- Born: 1 January 1928 Milan, Italy
- Died: 11 January 1994 (aged 66) Caprino Veronese, Italy
- Occupation: Lyricist

= Luciano Beretta =

Italian lyricist

Luciano Beretta (1 January 1928 – 11 January 1994) was an Italian lyricist, best known for his long collaboration with Adriano Celentano.

== Life and career ==

Born in Milan, Beretta was the son of a driver and a tailor, and had a degree in accounting.
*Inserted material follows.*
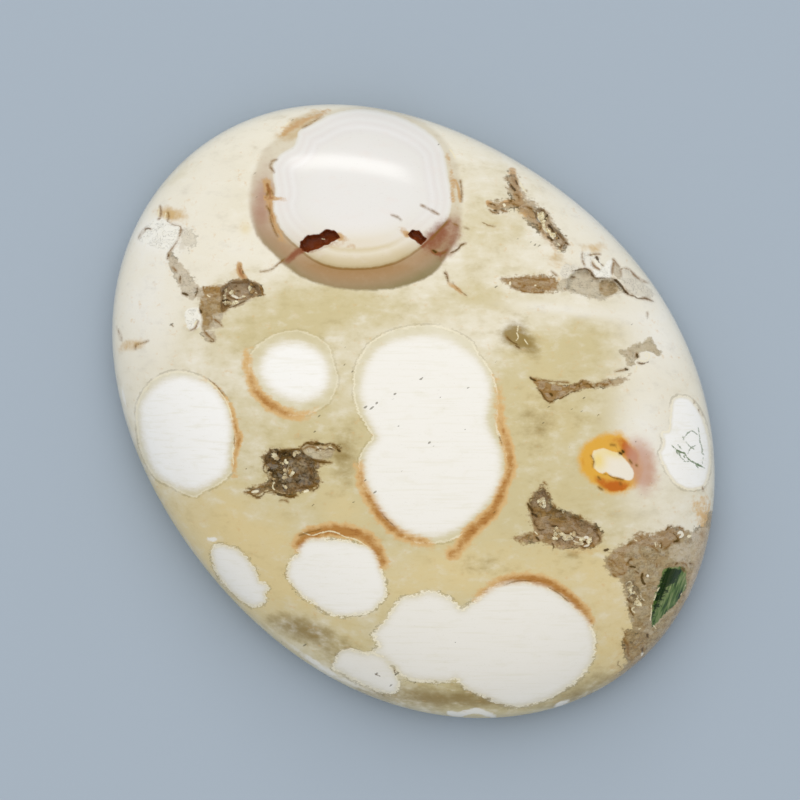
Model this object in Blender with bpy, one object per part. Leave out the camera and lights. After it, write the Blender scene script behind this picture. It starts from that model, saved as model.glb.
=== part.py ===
"""An orbicular jasper cabochon: one oval stone with a polished dome, a flat ground back and open druzy hollows.

The long axis lies along X and the dome points up. The origin is the middle of the flat back.
"""

import math

import bmesh
import bpy
from mathutils import Vector, noise

# Driving sizes of the stone, in metres
LENGTH = 0.0400
WIDTH = 0.0311
HEIGHT = 0.0090
GIRDLE_HEIGHT = 0.0013  # where the stone is widest
FOOT_HEIGHT = 0.0009  # where the dome's curve would end if it ran past the girdle band

# Shares of the outline's own radius
BACK_SHARE = 0.925  # edge of the flat back
BEVEL_SHARE = 0.982  # top of the back's ground bevel
BAND_SHARE = 0.985  # top of the near upright girdle band
DOME_SPREAD = 1.012  # where the dome's curve would reach its foot
DOME_POWER = 2.2  # 2 is an ellipse, more is a flatter crown with fuller shoulders
BEVEL_HEIGHT = 0.0006

# The hand-cut outline leaves the ellipse by a few low lobes: their count, height and first direction
LOBES = (
    (3, 0.000146, math.radians(-53)),
    (4, 0.000048, math.radians(58)),
    (5, 0.000060, math.radians(6)),
)

SPOKES = 96
DOME_RINGS = 18
CROWN_SHARE = 0.05  # the innermost ring round the crown's middle point

# The view from above in which the hollows were drawn: its middle, its scale and how the stone lies in it
VIEW_MIDDLE = (414.0, 410.6)
VIEW_UNITS_PER_METRE = 16955.0
VIEW_TURN = math.radians(46.95)  # the long axis runs this far below the view's horizontal

# The open hollows, each by its depth and its rim in the view from above
HOLLOWS = {
    "red_pit_left": (
        0.00075,
        ((300, 250), (301, 243), (309, 237), (320, 236), (325, 231), (335, 231), (341, 240), (330, 246),
         (319, 251), (309, 255)),
    ),
    "red_pit_right": (
        0.00065,
        ((406, 236), (412, 231), (419, 232), (427, 240), (421, 247), (414, 243)),
    ),
    "left_druse": (
        0.00060,
        ((221, 305), (222, 289), (231, 282), (250, 281), (260, 286), (264, 295), (253, 300), (242, 305),
         (231, 309), (223, 315)),
    ),
    "vein_druse": (
        0.00040,
        ((533, 212), (539, 208), (546, 213), (550, 223), (559, 234), (569, 246), (562, 250), (549, 239),
         (538, 226)),
    ),
    "ledge_druse": (
        0.00050,
        ((565, 279), (575, 270), (584, 269), (592, 273), (595, 278), (615, 279), (621, 286), (626, 294),
         (613, 295), (601, 300), (585, 298), (565, 291)),
    ),
    "angle_druse": (
        0.00045,
        ((528, 502), (534, 490), (542, 487), (548, 496), (551, 504), (565, 510), (579, 517), (595, 526),
         (598, 534), (591, 544), (575, 547), (553, 543), (535, 530), (529, 516)),
    ),
    "dark_druse": (
        0.00035,
        ((265, 457), (272, 449), (300, 449), (314, 457), (318, 471), (316, 482), (307, 490), (290, 494),
         (277, 490), (268, 477)),
    ),
    "edge_druse": (
        0.00040,
        ((623, 582), (631, 578), (640, 590), (643, 602), (637, 609), (628, 603)),
    ),
}
RIM_DEPTH_SHARE = 0.45  # a hollow's wall goes down this share of its depth before its floor bends in
CRYSTAL_SIZE = 0.00055  # spacing of the angular lumps of a hollow's floor
CRYSTAL_RELIEF = 0.00012
CUTTER_CLEARANCE = 0.001  # how far a cutter stands out of the dome


def outline_point(angle):
    """The widest edge of the stone, as drawn round the ellipse, before it is centred."""
    x = LENGTH / 2 * math.cos(angle)
    y = WIDTH / 2 * math.sin(angle)
    radius = math.hypot(x, y)
    lobes = sum(height * math.cos(count * (angle - start)) for count, height, start in LOBES)
    return Vector((x, y)) * (1 + lobes / radius)


def outline_middle():
    """The middle of the outline's own box, which becomes the origin."""
    edge = [outline_point(2 * math.pi * spoke / SPOKES) for spoke in range(SPOKES)]
    across = [p.x for p in edge]
    along = [p.y for p in edge]
    return Vector((min(across) + max(across), min(along) + max(along))) / 2


MIDDLE = outline_middle()


def dome_height(share):
    """Height of the dome at a share of the outline's radius."""
    rise = max(0.0, 1 - (share / DOME_SPREAD) ** DOME_POWER)
    return FOOT_HEIGHT + (HEIGHT - FOOT_HEIGHT) * math.sqrt(rise)


def share_at(x, y):
    """How far a point seen from above lies from the middle, as a share of the outline there."""
    drawn = Vector((x, y)) + MIDDLE
    angle = math.atan2(drawn.y / WIDTH, drawn.x / LENGTH)
    return drawn.length / outline_point(angle).length


def from_view(point):
    """A point of the view from above in the stone's own frame."""
    right = (point[0] - VIEW_MIDDLE[0]) / VIEW_UNITS_PER_METRE
    down = (point[1] - VIEW_MIDDLE[1]) / VIEW_UNITS_PER_METRE
    x = right * math.cos(VIEW_TURN) + down * math.sin(VIEW_TURN)
    y = right * math.sin(VIEW_TURN) - down * math.cos(VIEW_TURN)
    return Vector((x, y)) - MIDDLE


def profile():
    """The stone's side from the edge of the flat back up to the crown, as shares of the outline and heights."""
    side = [(BACK_SHARE, 0.0), (BEVEL_SHARE, BEVEL_HEIGHT), (1.0, GIRDLE_HEIGHT)]
    for ring in range(DOME_RINGS):
        turn = math.pi / 2 * ring / DOME_RINGS
        share = BAND_SHARE * math.cos(turn)
        side.append((max(share, CROWN_SHARE), dome_height(max(share, CROWN_SHARE))))
    return side


def make_material(name, colour, roughness):
    material = bpy.data.materials.new(name)
    material.use_nodes = True
    shader = material.node_tree.nodes["Principled BSDF"]
    shader.inputs["Base Color"].default_value = (*colour, 1)
    shader.inputs["Roughness"].default_value = roughness
    shader.inputs["Metallic"].default_value = 0.0
    return material


def make_object(name, bm, materials):
    mesh = bpy.data.meshes.new(name)
    bm.to_mesh(mesh)
    bm.free()
    for material in materials:
        mesh.materials.append(material)
    made = bpy.data.objects.new(name, mesh)
    bpy.context.scene.collection.objects.link(made)
    return made


def make_stone(materials):
    """The closed body: rings of points up the side, a flat back and a crown point."""
    bm = bmesh.new()
    rings = []
    for share, height in profile():
        ring = []
        for spoke in range(SPOKES):
            edge = (outline_point(2 * math.pi * spoke / SPOKES)) * share - MIDDLE
            ring.append(bm.verts.new((edge.x, edge.y, height)))
        rings.append(ring)
    for low, high in zip(rings, rings[1:]):
        for spoke in range(SPOKES):
            after = (spoke + 1) % SPOKES
            bm.faces.new((low[spoke], low[after], high[after], high[spoke]))
    bm.faces.new(reversed(rings[0]))
    crown = bm.verts.new((-MIDDLE.x, -MIDDLE.y, HEIGHT))
    for spoke in range(SPOKES):
        bm.faces.new((rings[-1][spoke], rings[-1][(spoke + 1) % SPOKES], crown))
    bmesh.ops.triangulate(bm, faces=[face for face in bm.faces if len(face.verts) > 3])
    bmesh.ops.recalc_face_normals(bm, faces=bm.faces[:])
    return make_object("cabochon", bm, materials)


def make_hollow_cutter(name, depth, rim, materials):
    """A closed plug with the hollow's rim, whose lower end is the hollow's floor of angular quartz lumps."""
    bm = bmesh.new()
    corners = [bm.verts.new((*from_view(point), 0)) for point in rim]
    bm.faces.new(corners)
    bmesh.ops.triangulate(bm, faces=bm.faces[:])
    while True:
        long_edges = [edge for edge in bm.edges if edge.calc_length() > 2 * CRYSTAL_SIZE]
        if not long_edges:
            break
        bmesh.ops.subdivide_edges(bm, edges=long_edges, cuts=1)
        bmesh.ops.triangulate(bm, faces=bm.faces[:])
    floor = bm.verts[:]
    on_rim = {vert for edge in bm.edges if edge.is_boundary for vert in edge.verts}
    raised = bmesh.ops.extrude_face_region(bm, geom=bm.faces[:])
    for vert in raised["geom"]:
        if isinstance(vert, bmesh.types.BMVert):
            vert.co.z = dome_height(share_at(vert.co.x, vert.co.y)) + CUTTER_CLEARANCE
    for vert in floor:
        lump = noise.cell(vert.co / CRYSTAL_SIZE * 1.7) - 0.5
        down = depth * (RIM_DEPTH_SHARE if vert in on_rim else 1.0) + 2 * lump * CRYSTAL_RELIEF
        vert.co.z = dome_height(share_at(vert.co.x, vert.co.y)) - down
    bmesh.ops.recalc_face_normals(bm, faces=bm.faces[:])
    for face in bm.faces:
        face.material_index = 1
    cutter = make_object("cutter_" + name, bm, materials)
    cutter.hide_render = True
    cutter.display_type = "WIRE"
    return cutter


def cut(stone, cutter):
    modifier = stone.modifiers.new(cutter.name, "BOOLEAN")
    modifier.operation = "DIFFERENCE"
    modifier.object = cutter


def main():
    for old in list(bpy.data.objects):
        bpy.data.objects.remove(old, do_unlink=True)
    materials = (
        make_material("polished_jasper", (0.74, 0.68, 0.53), 0.18),
        make_material("druzy_quartz", (0.36, 0.26, 0.16), 0.45),
    )
    stone = make_stone(materials)
    for name, (depth, rim) in HOLLOWS.items():
        cut(stone, make_hollow_cutter(name, depth, rim, materials))


main()
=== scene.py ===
"""The looks of an orbicular jasper cabochon: its polished surface with orbs, stains and open druzy hollows.

The stone's long axis lies along X, its dome points up and its flat back rests on the floor.
The markings are drawn as outlines in the view from above, and measured as distances on the stone's own
surface.
"""

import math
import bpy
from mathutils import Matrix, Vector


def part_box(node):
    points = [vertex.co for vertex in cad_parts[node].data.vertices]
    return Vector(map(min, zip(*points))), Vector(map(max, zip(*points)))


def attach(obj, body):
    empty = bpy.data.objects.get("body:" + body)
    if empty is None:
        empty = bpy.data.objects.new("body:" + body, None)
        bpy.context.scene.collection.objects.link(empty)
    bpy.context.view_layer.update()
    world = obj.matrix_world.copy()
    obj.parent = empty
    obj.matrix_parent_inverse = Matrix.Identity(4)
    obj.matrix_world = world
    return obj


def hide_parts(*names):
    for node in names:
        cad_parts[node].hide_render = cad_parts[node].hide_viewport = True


bl_info = {
    "name": "Orbicular Jasper Cabochon",
    "version": (1, 0, 0),
    "blender": (4, 5, 0),
    "location": "View3D > Sidebar > Cabochon",
    "description": "Makes the polished stone, the quartz points in its hollows and a softly lit stage",
    "category": "Object",
}

from collections import namedtuple

import bpy
import numpy as np
from bpy.props import FloatProperty, FloatVectorProperty, IntProperty, PointerProperty
from bpy.types import Operator, Panel, PropertyGroup
from mathutils import Vector, noise

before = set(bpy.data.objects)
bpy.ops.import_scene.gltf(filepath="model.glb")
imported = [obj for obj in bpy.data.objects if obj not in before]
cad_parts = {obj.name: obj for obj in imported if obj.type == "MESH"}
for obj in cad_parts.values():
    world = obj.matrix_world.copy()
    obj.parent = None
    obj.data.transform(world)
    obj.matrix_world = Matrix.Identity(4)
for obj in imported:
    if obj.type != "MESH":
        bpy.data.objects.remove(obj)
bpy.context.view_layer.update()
STONE_LOW, STONE_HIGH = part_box("cabochon")
MM = 0.001

# The stone's outline, as the solid is drawn: an ellipse with low lobes, each by count, height and direction
LENGTH = 0.0400
WIDTH = 0.0311
HEIGHT = STONE_HIGH.z
LOBES = (
    (3, 0.000146, math.radians(-53)),
    (4, 0.000048, math.radians(58)),
    (5, 0.000060, math.radians(6)),
)
OUTLINE_STEPS = 96  # the solid's own spokes, from which its middle is worked out

# The stone's side, as shares of the outline's radius and heights in metres
FOOT_HEIGHT = 0.0009
DOME_SPREAD = 1.012
DOME_POWER = 2.2
DOME_END_SHARE = 0.975  # where the dome hands over to the curve that turns down to the girdle
GIRDLE = (1.0, 0.0013)
BEVEL_TOP = (0.982, 0.0006)
BACK_EDGE = (0.925, 0.0)
BACK_INSIDE = (0.90, 0.0)
SHOULDER_RINGS = 5
SHOULDER_GAP = 0.6  # of a ring's step is left free above the girdle's own rounding
EDGE_ROUNDING = 0.00010
FINE_CUTS = 3  # a finer cell is cut into this many by this many
FINE_REACH = 0.14  # how far from a line's edge the cells are cut finer, in mm
INSIDE_BOX = 0.9995  # keeps the fine outline inside the faceted one's box

# The view from above in which the markings are drawn: its middle, its scale and how the stone lies in it
VIEW_MIDDLE = (414.0, 410.6)
VIEW_UNITS_PER_MM = 16.955
VIEW_TURN = math.radians(46.95)  # the long axis runs this far below the view's horizontal
VIEW_SIDE = 800  # the view is this many units wide and high
FAR = 3.0  # no marking is measured further away than this, in mm
NO_LENGTH = 1e-9  # stands in for the squared length of a segment that has none

# Markings close off on the way down to the back, where the stone's pattern in depth takes over
FADE_HEIGHT = 0.7  # mm
FADE_END = 0.05  # mm, where only the pattern in depth is left
FADE_GAIN = 8.0
BACK_WEIGHTS = {"khaki": 0.8, "gold": 0.25, "olive": 0.3}

CORE_INSET = 0.10  # mm between an orb's outer line and its white, where the two aren't drawn apart
PATCH_BLEND = 0.04  # mm over which one quartz patch runs into the next
LINE_TAPER = 4.0  # how fast a fine line thins towards its ends
LINE_END = 0.4  # the share of its width left there
STROKE_REACH = 2.2  # half widths from its line at which a stroke has faded
FLECK_TURN = math.radians(35)
FLECK_SHAPE = 2.4  # how many times longer than wide a fleck is
HOLLOW_WANDER = 5.0  # units of the view over which a hollow's rim wanders
HOLLOW_NEAR = 0.5  # how close to its rim that wander is worked out, in mm

# An orb: the outlines of its shell and core, how soft the core's edge is in mm, and its parts' strengths
Orb = namedtuple("Orb", "shell core soft tone rim outline fill uneven")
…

In the second half of the 1950s, after experiences as an actor, a dancer, a choreographer, and a production designer, he started her prolific career as a lyricist; hit songs he penned include Caterina Caselli's "Nessuno mi può giudicare", Milva's "Monica delle bambole", Orietta Berti's "Tu sei quello", Fausto Leali's "Un'ora fa", Domenico Modugno's "Questa è la mia vita".

He was for over 20 years a close collaborator of Adriano Celentano, penning some of his best known songs, including "Il ragazzo della via Gluck", "Chi non lavora non fa l'amore", "La coppia più bella del mondo ", "Mondo in mi 7a", "Una carezza in un pugno", "Si è spento il sole"; his collaborations also include Mina, Gianni Morandi, Ornella Vanoni, Gino Paoli, Patty Pravo, Claudio Villa, Renato Rascel, Gene Pitney, Nicola Di Bari, Mino Reitano, Iva Zanicchi, I Camaleonti.

Beretta died of a heart attack on 11 January 1994 at the Caprino Veronese hospital, where he was about to undergo surgery.